EXTRACTED DATA:

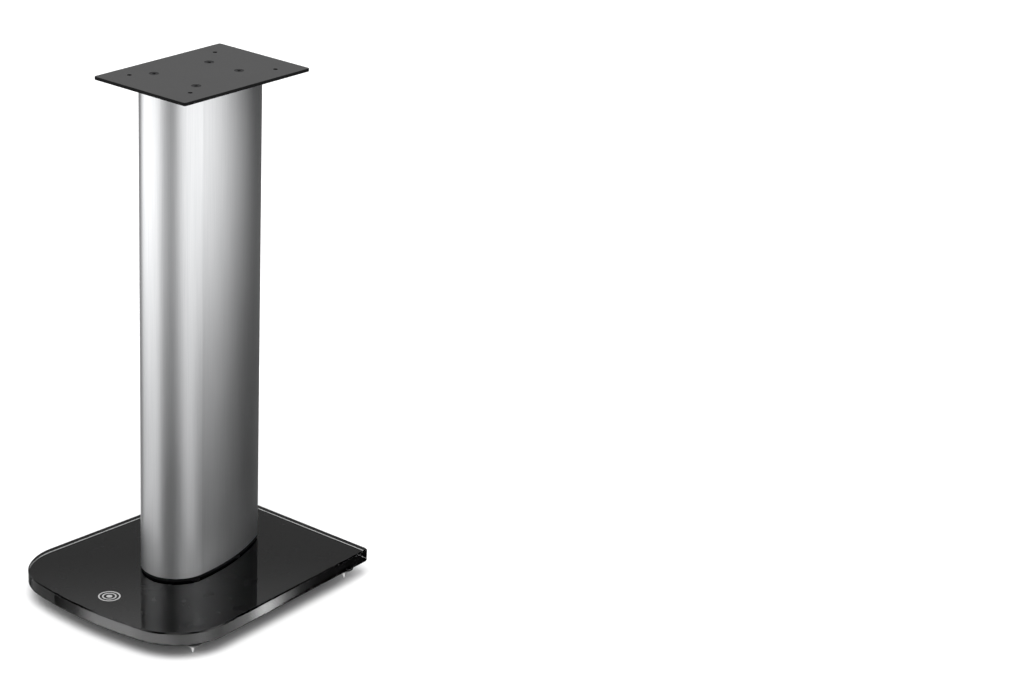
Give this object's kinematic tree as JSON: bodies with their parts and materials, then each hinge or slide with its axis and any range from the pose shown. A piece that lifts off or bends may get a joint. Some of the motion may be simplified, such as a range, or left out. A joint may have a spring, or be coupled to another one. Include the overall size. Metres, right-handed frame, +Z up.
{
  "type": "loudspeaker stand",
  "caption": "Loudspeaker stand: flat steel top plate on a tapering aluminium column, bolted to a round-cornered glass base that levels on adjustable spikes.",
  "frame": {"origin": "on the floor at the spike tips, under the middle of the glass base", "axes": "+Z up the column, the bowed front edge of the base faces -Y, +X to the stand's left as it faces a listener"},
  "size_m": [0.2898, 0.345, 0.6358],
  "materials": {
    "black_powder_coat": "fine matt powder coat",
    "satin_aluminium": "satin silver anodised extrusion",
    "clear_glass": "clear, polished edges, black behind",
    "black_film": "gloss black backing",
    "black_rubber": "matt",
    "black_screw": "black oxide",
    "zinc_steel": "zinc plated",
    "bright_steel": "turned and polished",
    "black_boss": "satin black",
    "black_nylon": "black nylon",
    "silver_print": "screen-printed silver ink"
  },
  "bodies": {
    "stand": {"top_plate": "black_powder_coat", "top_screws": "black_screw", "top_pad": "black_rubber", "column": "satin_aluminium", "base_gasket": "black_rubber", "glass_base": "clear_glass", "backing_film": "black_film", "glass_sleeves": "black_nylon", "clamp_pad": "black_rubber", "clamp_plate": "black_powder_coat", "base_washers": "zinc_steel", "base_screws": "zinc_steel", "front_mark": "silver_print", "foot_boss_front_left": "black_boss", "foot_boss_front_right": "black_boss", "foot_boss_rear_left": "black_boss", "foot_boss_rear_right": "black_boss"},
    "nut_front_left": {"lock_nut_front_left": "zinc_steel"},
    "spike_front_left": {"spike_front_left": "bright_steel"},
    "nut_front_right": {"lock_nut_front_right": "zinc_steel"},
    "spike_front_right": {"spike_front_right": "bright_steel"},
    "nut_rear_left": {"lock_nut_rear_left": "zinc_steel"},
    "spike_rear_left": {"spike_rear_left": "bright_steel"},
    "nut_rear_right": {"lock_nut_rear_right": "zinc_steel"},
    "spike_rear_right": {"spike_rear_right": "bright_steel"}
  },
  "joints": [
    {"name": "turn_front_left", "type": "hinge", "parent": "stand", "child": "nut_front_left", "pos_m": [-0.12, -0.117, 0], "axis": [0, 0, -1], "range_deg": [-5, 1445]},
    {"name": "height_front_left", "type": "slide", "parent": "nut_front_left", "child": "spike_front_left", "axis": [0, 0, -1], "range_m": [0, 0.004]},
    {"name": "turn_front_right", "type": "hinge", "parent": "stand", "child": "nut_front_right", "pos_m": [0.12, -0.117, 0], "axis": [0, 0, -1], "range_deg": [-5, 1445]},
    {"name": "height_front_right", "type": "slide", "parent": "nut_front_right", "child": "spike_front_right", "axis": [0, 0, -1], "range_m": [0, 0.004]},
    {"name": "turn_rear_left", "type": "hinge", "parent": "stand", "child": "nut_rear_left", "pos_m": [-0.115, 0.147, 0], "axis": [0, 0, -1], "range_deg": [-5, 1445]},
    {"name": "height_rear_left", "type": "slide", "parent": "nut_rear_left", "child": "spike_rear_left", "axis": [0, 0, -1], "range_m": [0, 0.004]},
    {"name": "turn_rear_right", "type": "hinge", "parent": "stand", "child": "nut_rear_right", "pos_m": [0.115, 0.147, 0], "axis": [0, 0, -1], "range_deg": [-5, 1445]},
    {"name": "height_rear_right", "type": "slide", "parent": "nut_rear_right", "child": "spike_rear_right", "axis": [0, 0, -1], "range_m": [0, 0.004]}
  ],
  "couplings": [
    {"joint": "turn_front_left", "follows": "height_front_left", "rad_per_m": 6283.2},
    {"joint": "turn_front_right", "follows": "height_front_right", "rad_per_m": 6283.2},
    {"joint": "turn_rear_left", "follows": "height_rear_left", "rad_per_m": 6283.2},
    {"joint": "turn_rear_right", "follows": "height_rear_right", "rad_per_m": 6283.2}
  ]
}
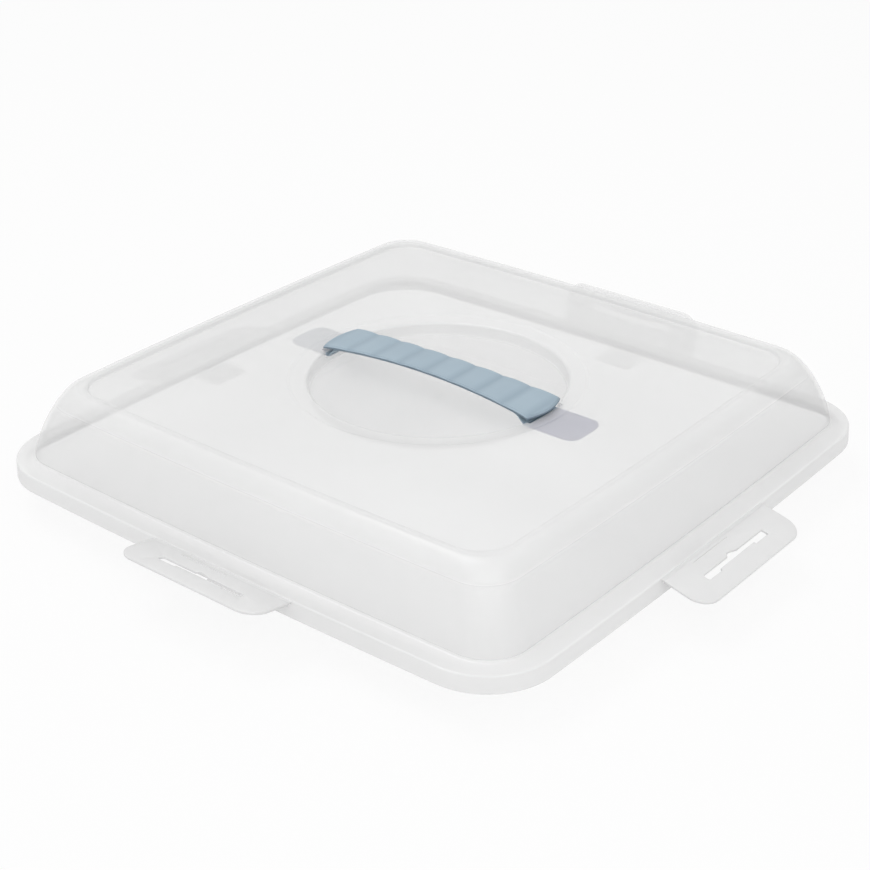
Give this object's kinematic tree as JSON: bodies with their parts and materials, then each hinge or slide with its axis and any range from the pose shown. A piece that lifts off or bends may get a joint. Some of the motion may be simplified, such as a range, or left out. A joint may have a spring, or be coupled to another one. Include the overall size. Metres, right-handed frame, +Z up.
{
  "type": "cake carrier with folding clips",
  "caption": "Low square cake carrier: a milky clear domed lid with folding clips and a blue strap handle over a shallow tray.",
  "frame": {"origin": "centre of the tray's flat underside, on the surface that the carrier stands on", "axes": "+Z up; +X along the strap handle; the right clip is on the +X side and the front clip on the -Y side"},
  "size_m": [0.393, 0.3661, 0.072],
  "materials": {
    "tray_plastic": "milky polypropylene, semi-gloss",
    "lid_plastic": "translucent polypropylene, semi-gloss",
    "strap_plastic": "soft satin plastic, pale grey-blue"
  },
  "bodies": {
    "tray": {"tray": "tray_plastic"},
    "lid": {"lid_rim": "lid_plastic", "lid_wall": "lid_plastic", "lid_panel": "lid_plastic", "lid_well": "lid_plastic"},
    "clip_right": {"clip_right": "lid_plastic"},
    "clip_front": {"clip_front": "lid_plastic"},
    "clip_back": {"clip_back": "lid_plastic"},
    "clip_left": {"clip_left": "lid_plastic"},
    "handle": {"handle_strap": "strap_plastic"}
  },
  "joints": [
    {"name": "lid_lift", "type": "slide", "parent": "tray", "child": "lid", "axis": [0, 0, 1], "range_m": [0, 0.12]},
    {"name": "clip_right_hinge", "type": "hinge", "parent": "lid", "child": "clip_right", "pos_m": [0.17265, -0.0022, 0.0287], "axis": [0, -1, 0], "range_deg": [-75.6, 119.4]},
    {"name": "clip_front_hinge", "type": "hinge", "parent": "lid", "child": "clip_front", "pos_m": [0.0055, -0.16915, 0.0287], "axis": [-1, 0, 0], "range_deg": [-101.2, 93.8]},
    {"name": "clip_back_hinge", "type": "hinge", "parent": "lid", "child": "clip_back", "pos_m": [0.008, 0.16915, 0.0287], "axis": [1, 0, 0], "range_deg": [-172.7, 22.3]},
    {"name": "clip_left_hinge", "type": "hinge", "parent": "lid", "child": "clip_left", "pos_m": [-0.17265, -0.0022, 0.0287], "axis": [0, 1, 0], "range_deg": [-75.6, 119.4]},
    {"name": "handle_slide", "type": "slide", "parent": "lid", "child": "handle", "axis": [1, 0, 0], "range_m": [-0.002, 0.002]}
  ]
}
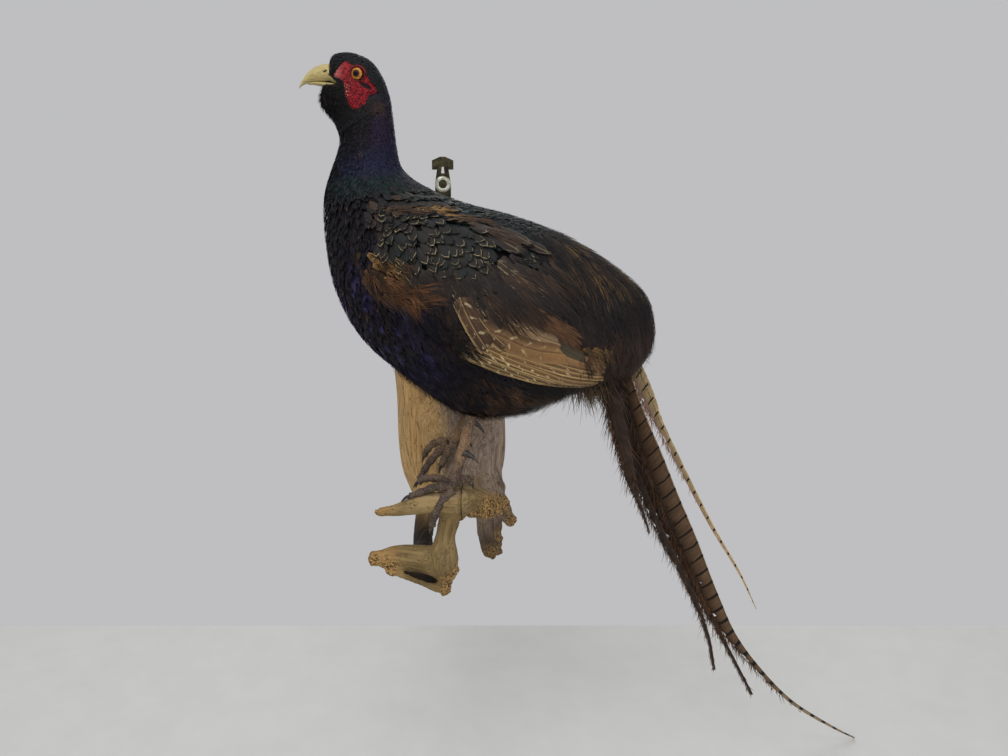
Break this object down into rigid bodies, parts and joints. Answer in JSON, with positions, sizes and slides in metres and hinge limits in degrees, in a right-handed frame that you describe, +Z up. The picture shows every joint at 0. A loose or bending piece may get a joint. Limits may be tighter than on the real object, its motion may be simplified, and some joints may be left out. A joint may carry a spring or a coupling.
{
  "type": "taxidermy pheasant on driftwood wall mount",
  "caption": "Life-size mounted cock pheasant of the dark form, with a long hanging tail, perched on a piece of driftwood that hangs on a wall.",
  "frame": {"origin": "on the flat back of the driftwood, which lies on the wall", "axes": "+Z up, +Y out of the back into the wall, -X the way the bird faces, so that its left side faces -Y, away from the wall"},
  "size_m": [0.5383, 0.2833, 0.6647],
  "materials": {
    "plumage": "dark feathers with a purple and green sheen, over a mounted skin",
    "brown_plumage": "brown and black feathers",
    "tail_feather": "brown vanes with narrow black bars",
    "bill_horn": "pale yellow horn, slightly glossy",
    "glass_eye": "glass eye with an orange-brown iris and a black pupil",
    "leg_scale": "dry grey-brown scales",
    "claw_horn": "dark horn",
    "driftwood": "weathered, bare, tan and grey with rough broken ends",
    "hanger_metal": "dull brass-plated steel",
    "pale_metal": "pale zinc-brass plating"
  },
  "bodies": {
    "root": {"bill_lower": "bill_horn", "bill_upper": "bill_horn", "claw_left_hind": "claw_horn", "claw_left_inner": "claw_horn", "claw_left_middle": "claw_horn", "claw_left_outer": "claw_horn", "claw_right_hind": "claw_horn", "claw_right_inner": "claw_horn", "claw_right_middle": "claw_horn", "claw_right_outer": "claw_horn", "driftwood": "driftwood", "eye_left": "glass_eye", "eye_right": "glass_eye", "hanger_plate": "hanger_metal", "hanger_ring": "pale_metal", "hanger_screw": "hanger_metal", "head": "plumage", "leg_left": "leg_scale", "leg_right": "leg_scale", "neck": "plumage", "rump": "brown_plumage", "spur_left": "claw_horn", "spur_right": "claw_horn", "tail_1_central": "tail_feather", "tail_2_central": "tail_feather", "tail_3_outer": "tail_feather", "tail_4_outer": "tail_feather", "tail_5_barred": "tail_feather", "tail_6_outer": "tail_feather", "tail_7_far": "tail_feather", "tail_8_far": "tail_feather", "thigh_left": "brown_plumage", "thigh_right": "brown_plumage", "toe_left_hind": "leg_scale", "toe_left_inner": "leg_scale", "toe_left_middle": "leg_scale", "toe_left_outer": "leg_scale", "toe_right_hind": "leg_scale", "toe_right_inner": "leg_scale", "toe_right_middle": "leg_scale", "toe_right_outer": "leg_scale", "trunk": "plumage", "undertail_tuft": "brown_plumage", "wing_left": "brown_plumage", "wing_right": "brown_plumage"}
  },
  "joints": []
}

WHAT IS EXPECTED: Search the records above for the string "joints". Copy every line that contains it.

RESULT:
  "joints": [
  "joints": [
Break this object down into rigid bodies, parts and joints. Answer in JSON, with positions, sizes and slides in metres and hinge limits in degrees, in a right-handed frame that you describe, +Z up. The picture shows every joint at 0. A loose or bending piece may get a joint. Limits may be tighter than on the real object, its motion may be simplified, and some joints may be left out. A joint may carry a spring or a coupling.
  "joints": []